## START Extracted entries
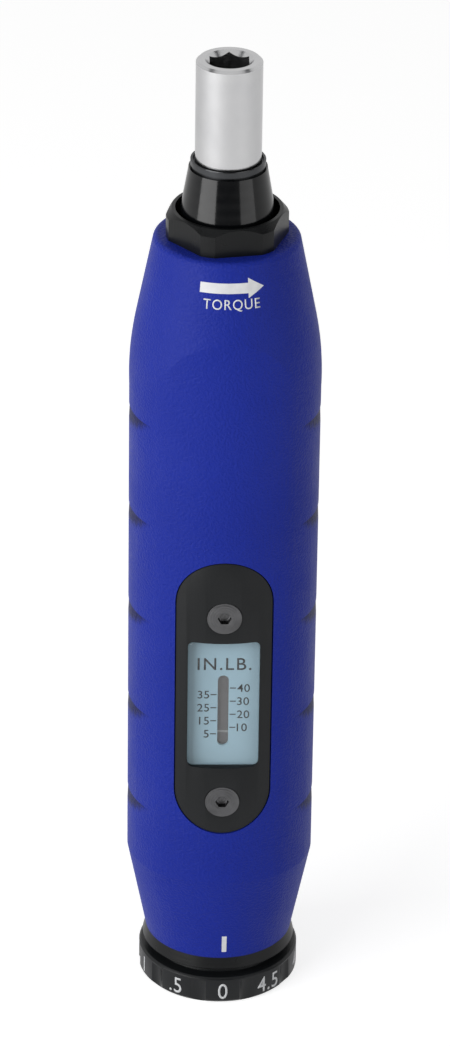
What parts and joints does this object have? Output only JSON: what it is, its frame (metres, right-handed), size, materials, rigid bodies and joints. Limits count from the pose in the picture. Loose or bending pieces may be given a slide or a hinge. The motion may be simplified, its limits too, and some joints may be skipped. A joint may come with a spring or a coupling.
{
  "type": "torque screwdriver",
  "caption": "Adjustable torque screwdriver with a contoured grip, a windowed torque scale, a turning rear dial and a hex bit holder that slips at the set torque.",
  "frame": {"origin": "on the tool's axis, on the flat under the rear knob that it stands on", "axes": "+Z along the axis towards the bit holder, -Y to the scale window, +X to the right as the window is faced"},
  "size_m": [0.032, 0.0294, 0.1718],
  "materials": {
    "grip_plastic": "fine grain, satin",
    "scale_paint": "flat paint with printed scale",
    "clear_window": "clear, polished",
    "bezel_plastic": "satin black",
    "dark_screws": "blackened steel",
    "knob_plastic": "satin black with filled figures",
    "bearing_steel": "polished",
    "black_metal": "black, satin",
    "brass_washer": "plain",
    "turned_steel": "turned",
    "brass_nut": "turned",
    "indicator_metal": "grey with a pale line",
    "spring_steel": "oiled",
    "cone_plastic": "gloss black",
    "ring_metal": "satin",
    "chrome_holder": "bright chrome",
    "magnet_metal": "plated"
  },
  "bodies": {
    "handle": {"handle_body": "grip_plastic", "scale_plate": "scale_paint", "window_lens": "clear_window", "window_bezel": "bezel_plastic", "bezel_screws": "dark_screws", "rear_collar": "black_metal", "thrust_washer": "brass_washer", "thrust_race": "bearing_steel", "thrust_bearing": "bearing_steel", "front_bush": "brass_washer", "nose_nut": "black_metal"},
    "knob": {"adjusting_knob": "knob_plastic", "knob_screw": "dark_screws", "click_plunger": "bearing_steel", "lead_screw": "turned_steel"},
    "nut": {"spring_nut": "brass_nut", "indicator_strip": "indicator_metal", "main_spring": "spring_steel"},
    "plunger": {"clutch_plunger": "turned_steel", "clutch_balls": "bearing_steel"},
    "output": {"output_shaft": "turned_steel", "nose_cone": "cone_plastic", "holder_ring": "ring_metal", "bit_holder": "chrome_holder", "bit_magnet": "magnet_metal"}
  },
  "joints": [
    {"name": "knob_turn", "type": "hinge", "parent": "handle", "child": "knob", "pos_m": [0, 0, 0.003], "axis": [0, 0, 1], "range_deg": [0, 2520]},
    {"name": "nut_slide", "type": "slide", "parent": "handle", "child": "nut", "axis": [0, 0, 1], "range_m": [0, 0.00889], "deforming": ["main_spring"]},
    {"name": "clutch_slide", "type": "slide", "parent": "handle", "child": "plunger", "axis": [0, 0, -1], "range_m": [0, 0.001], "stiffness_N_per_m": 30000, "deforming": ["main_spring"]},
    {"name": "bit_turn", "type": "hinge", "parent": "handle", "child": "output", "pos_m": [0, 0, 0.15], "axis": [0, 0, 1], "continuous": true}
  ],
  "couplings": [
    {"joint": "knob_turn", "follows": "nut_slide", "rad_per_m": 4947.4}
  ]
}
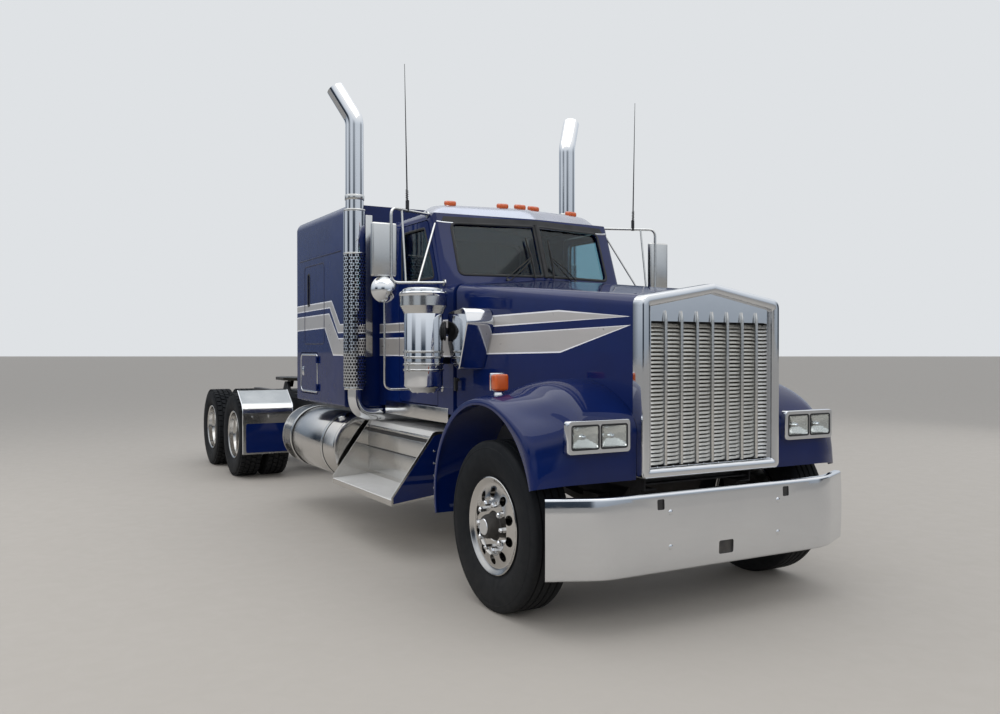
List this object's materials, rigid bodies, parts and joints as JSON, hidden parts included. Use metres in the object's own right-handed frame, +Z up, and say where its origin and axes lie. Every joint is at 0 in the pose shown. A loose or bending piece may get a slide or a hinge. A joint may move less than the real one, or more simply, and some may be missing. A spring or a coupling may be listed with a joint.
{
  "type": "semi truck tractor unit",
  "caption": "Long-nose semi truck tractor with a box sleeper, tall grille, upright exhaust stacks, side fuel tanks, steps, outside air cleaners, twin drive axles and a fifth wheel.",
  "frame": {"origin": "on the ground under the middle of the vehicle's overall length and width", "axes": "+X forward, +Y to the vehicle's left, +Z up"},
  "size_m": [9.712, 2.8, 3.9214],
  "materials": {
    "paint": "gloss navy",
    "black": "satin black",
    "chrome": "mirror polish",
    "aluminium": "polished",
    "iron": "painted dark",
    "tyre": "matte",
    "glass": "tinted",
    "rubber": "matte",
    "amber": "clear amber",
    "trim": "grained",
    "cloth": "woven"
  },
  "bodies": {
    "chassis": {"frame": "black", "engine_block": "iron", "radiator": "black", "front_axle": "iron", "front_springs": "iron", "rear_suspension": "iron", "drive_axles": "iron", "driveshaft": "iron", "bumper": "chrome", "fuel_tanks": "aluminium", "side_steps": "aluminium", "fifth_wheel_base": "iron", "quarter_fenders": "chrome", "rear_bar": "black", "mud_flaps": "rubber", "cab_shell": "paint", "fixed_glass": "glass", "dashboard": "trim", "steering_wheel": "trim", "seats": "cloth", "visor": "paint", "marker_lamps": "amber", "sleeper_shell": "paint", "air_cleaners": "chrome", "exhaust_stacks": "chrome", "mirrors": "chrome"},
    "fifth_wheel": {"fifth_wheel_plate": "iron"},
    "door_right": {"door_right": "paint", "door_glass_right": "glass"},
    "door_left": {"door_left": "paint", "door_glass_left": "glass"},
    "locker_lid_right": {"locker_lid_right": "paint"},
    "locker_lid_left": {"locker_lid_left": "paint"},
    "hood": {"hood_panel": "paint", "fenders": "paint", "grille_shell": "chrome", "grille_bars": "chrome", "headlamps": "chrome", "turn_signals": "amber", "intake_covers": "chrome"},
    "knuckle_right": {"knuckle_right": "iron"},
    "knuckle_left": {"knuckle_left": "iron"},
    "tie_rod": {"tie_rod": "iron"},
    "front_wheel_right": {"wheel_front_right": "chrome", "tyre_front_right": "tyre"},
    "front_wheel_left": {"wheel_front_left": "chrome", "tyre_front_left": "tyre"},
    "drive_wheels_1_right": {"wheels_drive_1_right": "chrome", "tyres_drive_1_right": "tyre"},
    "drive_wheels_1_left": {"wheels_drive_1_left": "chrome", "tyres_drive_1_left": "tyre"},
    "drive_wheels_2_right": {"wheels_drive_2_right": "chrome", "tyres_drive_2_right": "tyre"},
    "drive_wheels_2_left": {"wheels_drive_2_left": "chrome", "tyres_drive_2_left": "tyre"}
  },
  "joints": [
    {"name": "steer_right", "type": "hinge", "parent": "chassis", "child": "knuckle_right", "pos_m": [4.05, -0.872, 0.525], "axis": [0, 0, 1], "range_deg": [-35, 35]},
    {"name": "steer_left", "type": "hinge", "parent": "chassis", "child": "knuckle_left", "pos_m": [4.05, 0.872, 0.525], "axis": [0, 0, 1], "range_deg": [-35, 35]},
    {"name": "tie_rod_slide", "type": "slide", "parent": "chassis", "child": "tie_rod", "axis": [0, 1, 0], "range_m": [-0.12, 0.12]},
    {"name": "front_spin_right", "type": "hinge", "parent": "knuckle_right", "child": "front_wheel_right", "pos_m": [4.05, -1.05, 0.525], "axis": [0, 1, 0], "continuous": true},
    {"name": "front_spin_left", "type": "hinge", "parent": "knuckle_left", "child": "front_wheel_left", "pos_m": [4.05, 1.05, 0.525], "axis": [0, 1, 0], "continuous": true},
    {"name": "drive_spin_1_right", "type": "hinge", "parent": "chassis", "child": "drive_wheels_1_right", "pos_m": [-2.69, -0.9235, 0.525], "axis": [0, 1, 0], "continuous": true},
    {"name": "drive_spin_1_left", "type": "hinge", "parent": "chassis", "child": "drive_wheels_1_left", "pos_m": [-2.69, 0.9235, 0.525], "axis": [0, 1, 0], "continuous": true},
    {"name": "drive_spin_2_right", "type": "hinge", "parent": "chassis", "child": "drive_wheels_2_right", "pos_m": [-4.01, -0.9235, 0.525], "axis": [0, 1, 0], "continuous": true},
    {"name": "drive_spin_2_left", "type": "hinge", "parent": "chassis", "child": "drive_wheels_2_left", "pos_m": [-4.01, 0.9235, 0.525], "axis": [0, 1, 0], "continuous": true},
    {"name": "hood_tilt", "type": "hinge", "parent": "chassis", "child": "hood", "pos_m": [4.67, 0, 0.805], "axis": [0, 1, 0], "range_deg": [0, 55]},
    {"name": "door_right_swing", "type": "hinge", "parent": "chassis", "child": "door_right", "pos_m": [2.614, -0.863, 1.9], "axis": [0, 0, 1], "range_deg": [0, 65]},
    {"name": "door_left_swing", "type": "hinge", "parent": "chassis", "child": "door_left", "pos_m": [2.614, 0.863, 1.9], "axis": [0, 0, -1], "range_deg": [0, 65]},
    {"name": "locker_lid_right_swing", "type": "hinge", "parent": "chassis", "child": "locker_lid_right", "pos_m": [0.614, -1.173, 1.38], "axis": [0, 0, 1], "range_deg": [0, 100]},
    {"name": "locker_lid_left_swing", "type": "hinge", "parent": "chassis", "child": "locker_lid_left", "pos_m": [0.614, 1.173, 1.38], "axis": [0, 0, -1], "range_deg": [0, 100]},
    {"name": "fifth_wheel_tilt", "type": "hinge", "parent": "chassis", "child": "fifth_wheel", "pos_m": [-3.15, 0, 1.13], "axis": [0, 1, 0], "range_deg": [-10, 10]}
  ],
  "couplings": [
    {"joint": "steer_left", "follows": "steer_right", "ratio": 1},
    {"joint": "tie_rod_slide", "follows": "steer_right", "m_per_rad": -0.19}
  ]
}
## END Extracted entries
_What to do:_
Using the listing above, pull out all lines that hold the word "bodies".

_Task solution:_
What parts and joints does this object have? Output only JSON: what it is, its frame (metres, right-handed), size, materials, rigid bodies and joints. Limits count from the pose in the picture. Loose or bending pieces may be given a slide or a hinge. The motion may be simplified, its limits too, and some joints may be skipped. A joint may come with a spring or a coupling.
  "bodies": {
List this object's materials, rigid bodies, parts and joints as JSON, hidden parts included. Use metres in the object's own right-handed frame, +Z up, and say where its origin and axes lie. Every joint is at 0 in the pose shown. A loose or bending piece may get a slide or a hinge. A joint may move less than the real one, or more simply, and some may be missing. A spring or a coupling may be listed with a joint.
  "bodies": {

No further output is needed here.